Наконец, чтобы хоть что-то изменить в жизни, Обломофф, которому, как мы уже говорили, исполнилось сорок пять лет, решил уехать в Израиль, куда его давно уже настойчиво приглашали друзья. Собственно говоря, это были даже не друзья, друзей у него давно уже не осталось, а просто люди, которые вообразили, что творчество Айзека является трамплином для их собственных амбиций и планов. Поддавшись на уговоры, Обломофф тайно покинул Аркадию, а фактически бежал отсюда, оставив в городе детства свой архив, свои надежды и свои иллюзии. Через день он уже стоял перед Стеной Плача в Иерусалиме и пытался дать определение тем мыслям и чувствам, что распирали его изнутри.
Источники, которыми мы располагаем, мало рассказывают о внешней стороне жизни Обломоффа в Израиле в тот период, когда он решился отречься от православия и принять иудаизм. Одни утверждают, что на это его сподвигли беседы с одним ученым раввином, которого встретил он у Стены Плача, и которому, по обычаю каждого русского человека, сразу же раскрыл свою душу. Раввин долго и горячо убеждал Айзека вернуться к своим историческим корням, забыть все разговоры о загадочной русской душе и стать наконец обыкновенным евреем, что сразу же положит конец всем его метаниям и сомнениям. Нам неизвестно, долго ли колебался Айзек, какие сомнение мучили его, и какие бури свирепствовали в его усталой душе. Все же он был больше русский, чем еврей, больше православный, чем иудей, вся его прошлая жизнь в России, все его писательство, все творчество Айзека, и даже его борьба и сомнения были именно русскими, присущими именно русскому человеку. И даже его желание раскаяться в своей прошлой жизни, припасть к стопам православной церкви и постричься в монахи, – а об этом искреннем желании Обломоффа у нас есть самые достоверные свидетельства, – даже его желание пострига было чисто русским, присущим именно русскому человеку. Видимо, только глубокое отчаяние, стремление хоть что-то изменить в своей жизни толкнули Обломоффа на такой отчаянный шаг, как смена веры. Вдобавок ему пришлось пройти через такую болезненную и даже во многом унизительную процедуру, как обрезание. Фактически, отказываясь от православия, он терял прежнюю жизнь, свою прежнюю веру, и даже свою борьбу и свою революцию, которые принесла ему именно Россия. Где-то в глубине русских снегов затерялись его дети, воспитываемые чужими людьми, и его сумасшедшая жена Марта, навечно, кажется, заключенная в какой-то психиатрической лечебнице. Там, позади, оставались его книги, написанные на русском языке и с русскими персонажами, там оставались его дневники, русские иконы, которые он долгие годы собирал, русские музеи и монастыри, которые он постоянно посещал, и русские могилы, рядом с которыми прожил он большую часть своей жизни. Безусловно, одно лишь отчаяние заставило его отречься от всего этого. Он бросился в новую веру и в новую жизнь, как бросаются в глубокую прорубь, выхода из которой уже нет.

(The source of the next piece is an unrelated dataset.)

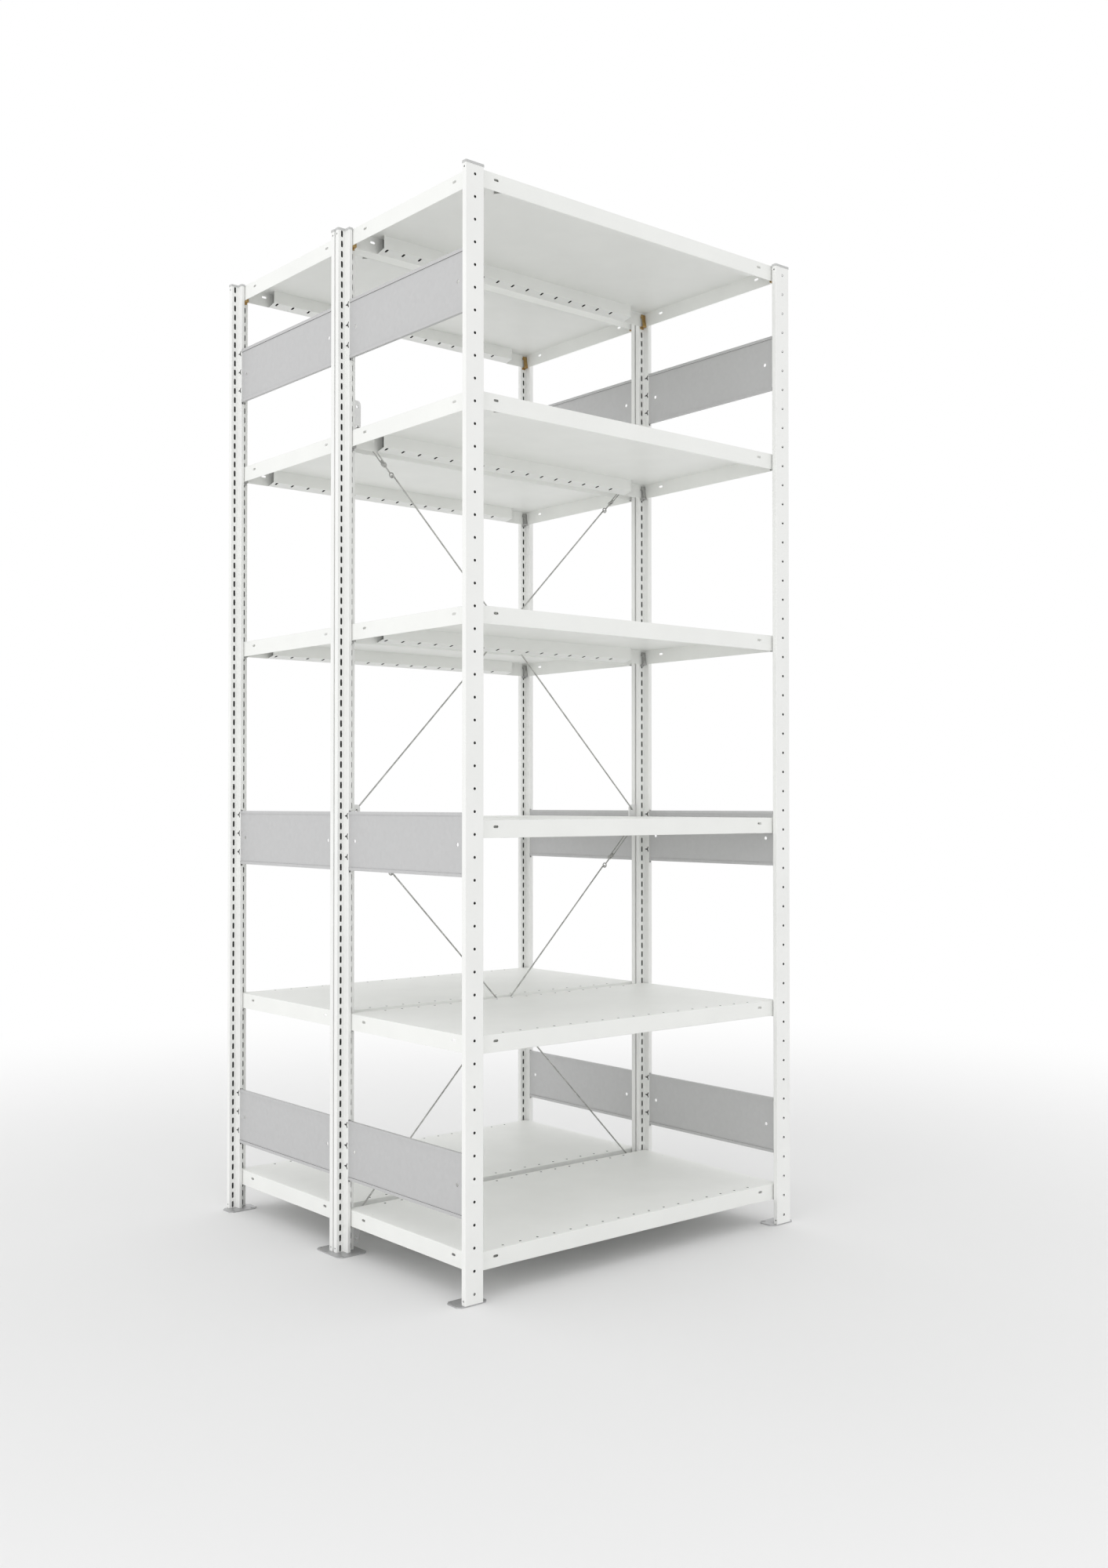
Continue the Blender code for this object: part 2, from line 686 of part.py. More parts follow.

«Кто я теперь, – писал он в своем иерусалимском дневнике, – человек без веры, без друзей, без семьи, без отечества? Вечно гонимый, оттолкнувшийся от одного берега и не приставший, кажется, прочно к другому? Русский ли я, еврей ли я, православный ли, иудей ли, или вообще перекати-поле, которое отовсюду гонит ветер непонимания и вражды, и которому нет нигде ни пристанища, ни надежного крова? Куда я бегу, от чего спасаюсь, чего хочу достичь в жизни? Всеми проклятый, в том числе, кажется, и своими нынешними друзьями, которые не видят подлинной искренности в моем решении, враждебный себе и миру, чем кончу я свой странный путь?»